_201.DOCX | страница 42



Так он и будет стоять в проеме, пока эта дверь будет существовать в моей памяти. Но ни тогда, ни в последующие два с половиной месяца ему уже помочь не могли: это был обвал.


Сколько же людей на свете знали Мишу!

Это не только братья-художники, и не только врачи, которые его любили, и не только натурщики, и не только столяры и плотники из Худфонда, и не только дежурные из мастерских, и не только поэты, писатели. Пришли совершенно чужие люди. Случайно однажды столкнувшиеся с ним и обогретые им походя, ненароком, из-за его неиссякаемой потребности делать что-то хорошее для людей.
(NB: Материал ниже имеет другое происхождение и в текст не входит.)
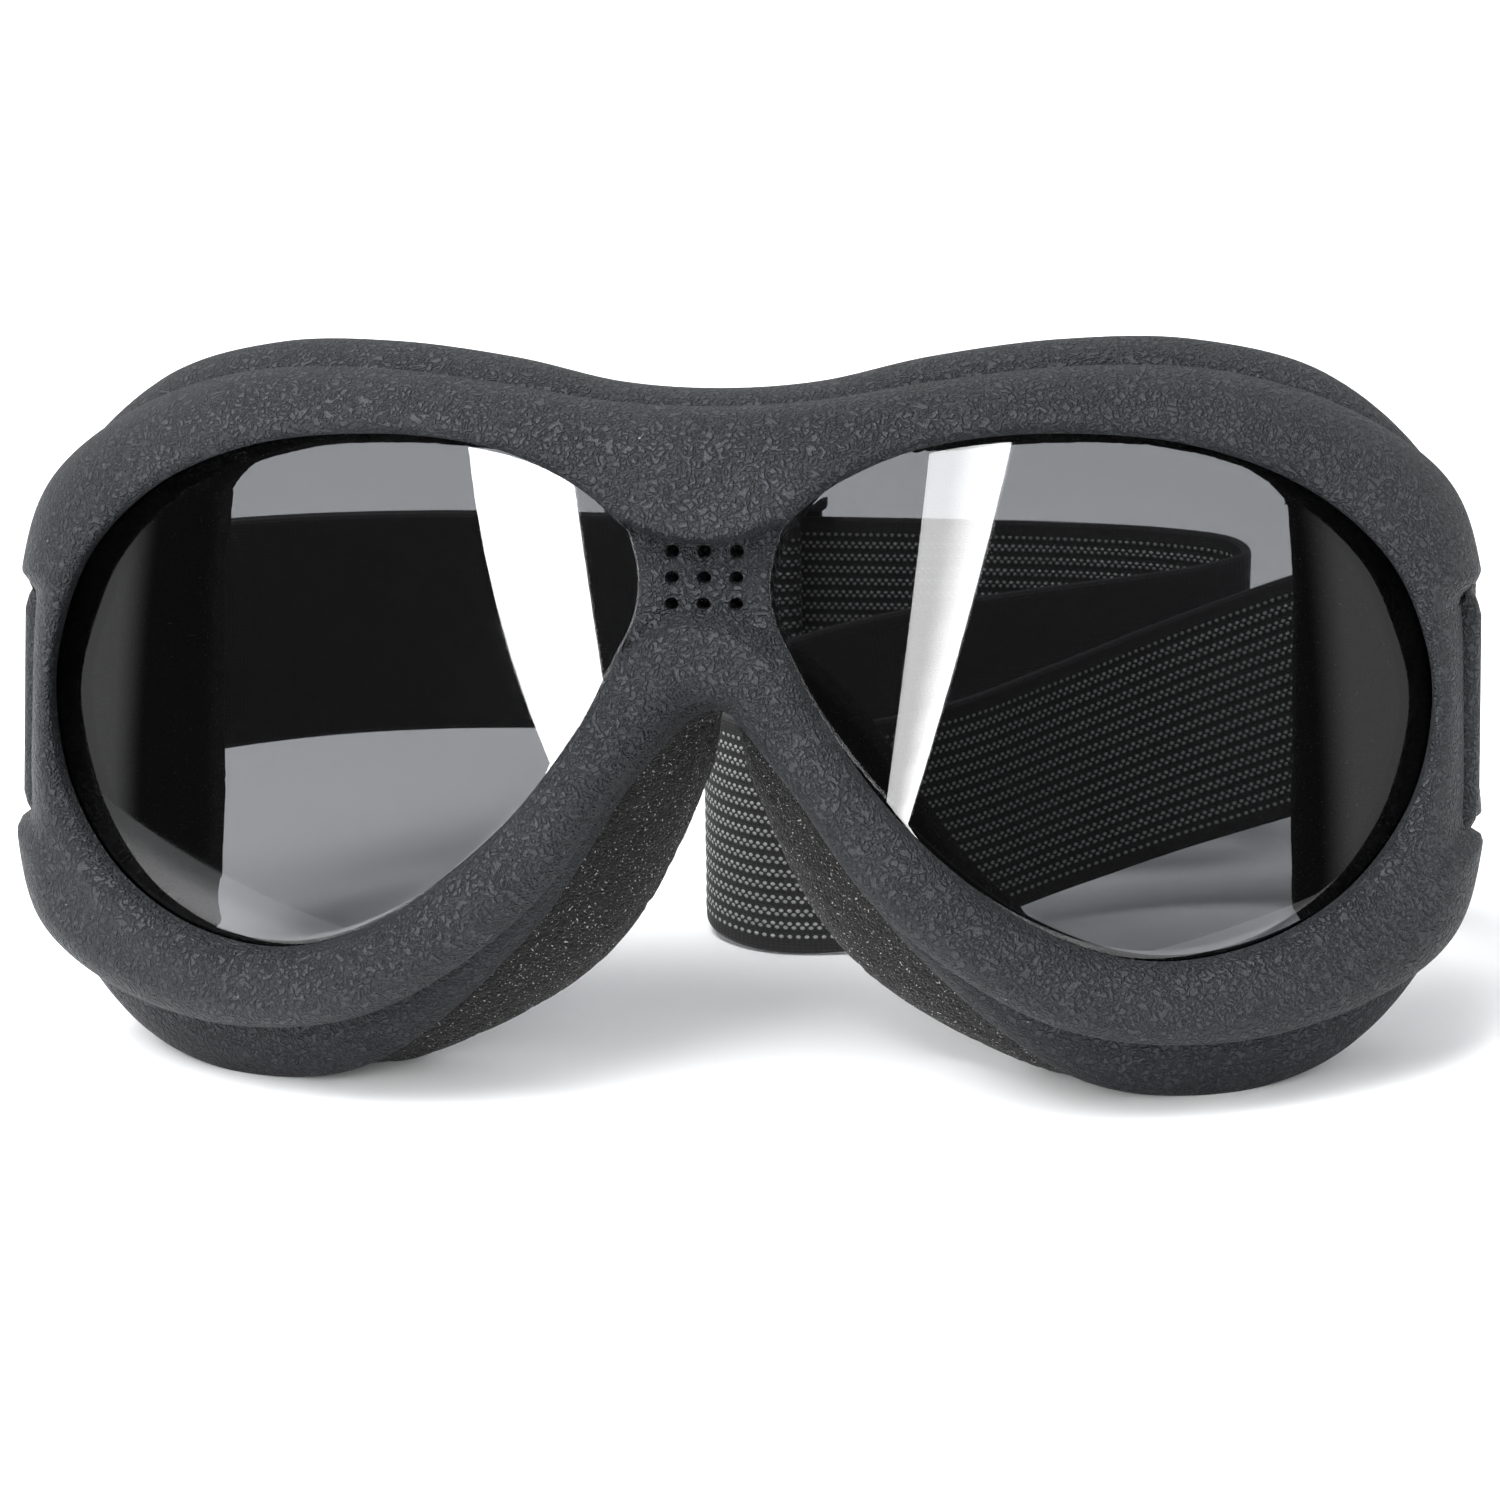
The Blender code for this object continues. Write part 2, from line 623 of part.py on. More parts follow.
def slider_frame():
    """Unit plan vectors along the slider's run and across it towards the front, and the run's rise."""
    run = np.array(STRAP_ROUTE[SLIDER_AT + 1]) - STRAP_ROUTE[SLIDER_AT]
    along = unit(run[:2])
    return along, np.array((-along[1], along[0])), run[2] / np.hypot(*run[:2])


def tail_end():
    """The tail's last stretch: behind the slider's raised bar, round it and back over itself."""
    along, ahead, rise = slider_frame()
    start = np.array(STRAP_ROUTE[SLIDER_AT])
    bar_middle = (BAR_DEPTH[0] + BAR_DEPTH[1]) / 2
    radius = bar_middle - LAYER
    local = [(9.0, LAYER), (5.0, LAYER)]
    local += [(-x, y) for x, y in arc((0.9, bar_middle), radius, -90, 90, 6)]
    local.append((14.0, bar_middle + radius))
    return [(*(start[:2] + along * a + ahead * b), start[2] + rise * a, 0.0) for a, b in local]


def tail_lead():
    """The tail from the left ear's inner side to where it lies against the strap."""
    inner = EAR_INNER - 0.4 - STRAP_THICK / 2
    start = STRAP_ROUTE[-1]
    lying = offset_route(route_points(*TAIL_LEAD), LAYER)
    leaving = [(-inner, start[1] + ahead, start[2] - 0.04 * ahead, LEAN) for ahead in (GAP, 6.5)]
    return [*leaving, *reversed(lying)]


def tail():
    lying = offset_route(route_points(*TAIL), LAYER)
    return [*reversed(lying), *tail_end()]


def make_strap(group, surface):
    ribbon("strap_loop_right", ear_loop(1, 60.0), group, surface)
    ribbon("strap_loop_left", ear_loop(-1, STRAP_ROUTE[-1][1] - GAP), group, surface)
    for name, (first, last) in {
        "strap_near_lead": NEAR_LEAD, "strap_near_leg": NEAR_LEG, "strap_front_fold": FRONT_FOLD,
        "strap_middle_leg": MIDDLE_LEG, "strap_rear_fold": REAR_FOLD, "strap_far_leg": FAR_LEG,
        "strap_far_lead": FAR_LEAD,
    }.items():
        ribbon(name, shorten(route_points(first, last), GAP / 2, GAP / 2), group, surface)
    ribbon("strap_tail_lead", shorten(tail_lead(), 0.0, GAP / 2), group, surface)
    ribbon("strap_tail", shorten(tail(), GAP / 2, 0.0), group, surface)


# ---- slider --------------------------------------------------------------------------------------------------
def make_slider(group, cutters, surface):
    """A moulded three-bar slide: two bars behind the strap and a raised bar in front that holds the tail."""
    along, _, _ = slider_frame()
    turn = atan2(along[1], along[0])
    place_at = STRAP_ROUTE[SLIDER_AT]
    half = SLIDER_LENGTH / 2
    rail_in = STRAP_WIDTH / 2 + SLIDER_CLEAR
    rail_out = SLIDER_HEIGHT / 2
    behind = (-2.7, -1.1)

    def block(name, low, high, where):
        return turned_box(name, low, high, where, turn, place_at)

    rail = block("slider", (-half, behind[0], rail_in), (half, BAR_DEPTH[1], rail_out), group)
    item = place(rail, group, surface)
    blocks = (
        block("slider_rail", (-half, behind[0], -rail_out), (half, BAR_DEPTH[1], -rail_in), cutters),
        block("slider_bar_a", (-half, behind[0], -rail_out), (-half + 2.8, behind[1], rail_out), cutters),
        block("slider_bar_b", (half - 2.8, behind[0], -rail_out), (half, behind[1], rail_out), cutters),
        block("slider_bar_c", (-1.5, BAR_DEPTH[0], -rail_out), (1.5, BAR_DEPTH[1], rail_out), cutters),
    )
    for other in blocks:
        boolean(item, other, "UNION")
    round_edges(item, 0.5, 1)
    return item


def main():
    clear_scene()
    group = collection("motorcycle_goggles")
    cutters = collection("cutters")
    rubber = material("frame_rubber", (0.045, 0.047, 0.05), 0.62)
    smoke = material("smoke_lens", (0.03, 0.03, 0.033), 0.06, alpha=0.35)
    foam = material("open_cell_foam", (0.06, 0.056, 0.052), 0.95)
    fine_foam = material("filter_foam", (0.03, 0.03, 0.03), 0.95)
    webbing = material("elastic_webbing", (0.02, 0.02, 0.021), 0.85)
    plastic = material("slider_plastic", (0.018, 0.018, 0.02), 0.35)
    make_frame(group, cutters, rubber)
    make_lens("lens_left", -1, group, smoke)
    make_lens("lens_right", 1, group, smoke)
    make_foam(group, foam)
    make_filter(group, fine_foam)
    make_strap(group, webbing)
    make_slider(group, cutters, plastic)


main()
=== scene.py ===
"""The looks of a pair of motorcycle goggles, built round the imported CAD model.

Sizes are in millimetres in the upright mask's own frame, as in the CAD source, and are turned into metres of
the row frame where a mesh is made. The outlines, the strap's route and the slider repeat the CAD source's.
"""

from math import atan2, cos, pi, radians, sin

import bmesh
import bpy
import numpy as np
from mathutils import Matrix, Vector, noise


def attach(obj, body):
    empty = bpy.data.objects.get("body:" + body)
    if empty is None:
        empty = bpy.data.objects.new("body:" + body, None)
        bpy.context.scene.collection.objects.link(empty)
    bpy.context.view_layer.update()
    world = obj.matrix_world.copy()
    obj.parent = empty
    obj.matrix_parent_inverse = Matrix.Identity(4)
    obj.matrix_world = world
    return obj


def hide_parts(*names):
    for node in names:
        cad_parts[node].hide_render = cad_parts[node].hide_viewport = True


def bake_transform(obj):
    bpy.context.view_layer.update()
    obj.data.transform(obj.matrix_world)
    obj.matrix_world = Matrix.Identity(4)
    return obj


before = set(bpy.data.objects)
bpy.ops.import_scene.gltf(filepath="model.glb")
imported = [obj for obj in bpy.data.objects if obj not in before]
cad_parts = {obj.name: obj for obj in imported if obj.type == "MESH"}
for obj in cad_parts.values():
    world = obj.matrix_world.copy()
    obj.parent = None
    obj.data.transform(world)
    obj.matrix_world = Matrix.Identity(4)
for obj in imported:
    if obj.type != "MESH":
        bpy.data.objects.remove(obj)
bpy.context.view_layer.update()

MM = 0.001
FLAT_ANGLE = 0.6                # edges sharper than this are shaded sharp, in radians
SMOOTH_ALL = 3.0
DEPTH_SHIFT = -59.3             # from the front of the goggles to the row frame's origin

# ---- the mask, as in the CAD source ----
WRAP_RADIUS = 152.0
WRAP_REACH = 95.0               # the wrap stays level beyond this far from the middle
RISE_RADIUS = 420.0
MID_HEIGHT = 50.0
BEAD_HEIGHT = 4.2
REAR_DEPTH = 17.0
REAR_WRAP = 0.9
LEAN = 0.24
LEANED_HEIGHT = 0.94
# Stations run round one eye: up over the brow, down the temple, along the cheek and up the side of the nose.
# Each holds (x, z) of the lens opening, of the front bead's outer edge and of the rear flange's outer edge.
STATIONS = (
    ((9.5, 72.5), (0.0, 84.9), (0.0, 85.1)),
    ((15.5, 77.2), (12.0, 85.5), (11.5, 85.9)),
    ((25.0, 80.8), (25.0, 87.4), (24.0, 88.7)),
    ((38.0, 81.8), (40.0, 88.6), (38.5, 90.3)),
    ((53.0, 79.8), (56.0, 87.4), (53.2, 89.7)),
    ((66.0, 74.0), (71.0, 81.9), (67.8, 85.1)),
    ((75.6, 64.8), (82.7, 72.6), (78.2, 74.4)),
    ((80.2, 53.8), (87.0, 60.5), (80.6, 60.5)),
    ((80.8, 44.0), (87.9, 45.0), (80.9, 45.5)),
    ((78.0, 34.2), (87.6, 29.5), (80.8, 29.0)),
    ((71.0, 25.6), (83.5, 17.2), (79.2, 12.5)),
    ((60.5, 20.6), (70.5, 10.6), (70.5, 2.4)),
    ((48.0, 20.2), (54.0, 9.2), (56.5, -0.7)),
    ((35.0, 26.0), (37.0, 13.6), (40.0, 3.4)),
    ((22.5, 37.0), (20.0, 26.5), (22.2, 20.2)),
    ((13.4, 49.5), (8.6, 42.5), (9.6, 40.0)),
    ((9.0, 58.2), (0.0, 51.4), (0.0, 48.0)),
)
BRIDGE = ((7.6, 61.8), (7.2, 65.4), (7.9, 69.4))
LAST = len(STATIONS) - 1
TEMPLE = (7, 9)
TEMPLE_NOTCH = 3.0
COLUMNS_PER_STATION = 16
BRIDGE_COLUMNS = 96
PLACES = np.concatenate((
    np.arange(LAST * COLUMNS_PER_STATION) / COLUMNS_PER_STATION,
    LAST + (len(BRIDGE) + 1) * np.arange(BRIDGE_COLUMNS) / BRIDGE_COLUMNS,
))
FRONT_ROWS = (1.0 - np.cos(np.linspace(0.0, pi, 27))) / 2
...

Подходили (как же быстро докатилась до них дурная весть), обращаясь к нему с укором, как к живому: «Ну, что же ты, Миша...», словно он подвел, словно чего не доделал или не дал им довершить чего-то.

Таким и осталось это чувство, каким оно было в восемьдесят первом. Ничего не изменилось.


P.S.

Как бы отдельной страницей существуют воспоминания о том, как провели мы год после Миши в мастерской, рассматривая и держа в руках каждую работу; о том, как увидели в нем, в Мише, нескольких разных художников, о том, как они уложились во времени, влившись в русло зрелого художника Вайнштейна; о том, как вольна была его кисть, о том, как смело пробовал он разные манеры письма и как менялся его вкус; о том, как прошла выставка – через шесть лет после смерти Миши – и как узнали о том, что был он, оказывается, преследуем за то, что ослушался «генералов» (или пешек?), запрещающих художникам разговаривать и видеться с Марком Шагалом, посетившим Москву; а он, Миша, бывший мальчишка из детдома, запрыгнул в лифт, в который вошел Шагал, и видел его лицо близко целых... столько-то секунд. Небоскребов в Москве, как известно, нет. И что сделал он потом по памяти крошечный портрет Шагала – миниатюру удивительной красоты. И что Шагал ничуть не заблуждался насчет того, где находится. Потому что крикнул, выходя из лифта: «Остерегайтесь!» Но не сказал – как.

И что мы, находясь в мастерской, не только радовались и печалились, но и воочию убеждались, что сама жизнь Миши – беспрерывный творческий акт, и что последние годы – годы постоянно пульсирующей тревоги за близких людей. Но выход у художника был только один: работа. И он работал до последней возможности.



ТОША


…и здесь кончается искусство

и дышит почва и судьба.

            Б. Пастернак


Бывают дни, которые запоминаются именно тем, что ничего в них не произошло. Ничего не произошло, кроме самого дня, его освещения, последовательности того, что называется «ничего не произошло», и той скрытой, тихой музыки, что заключена в самом течении такого дня.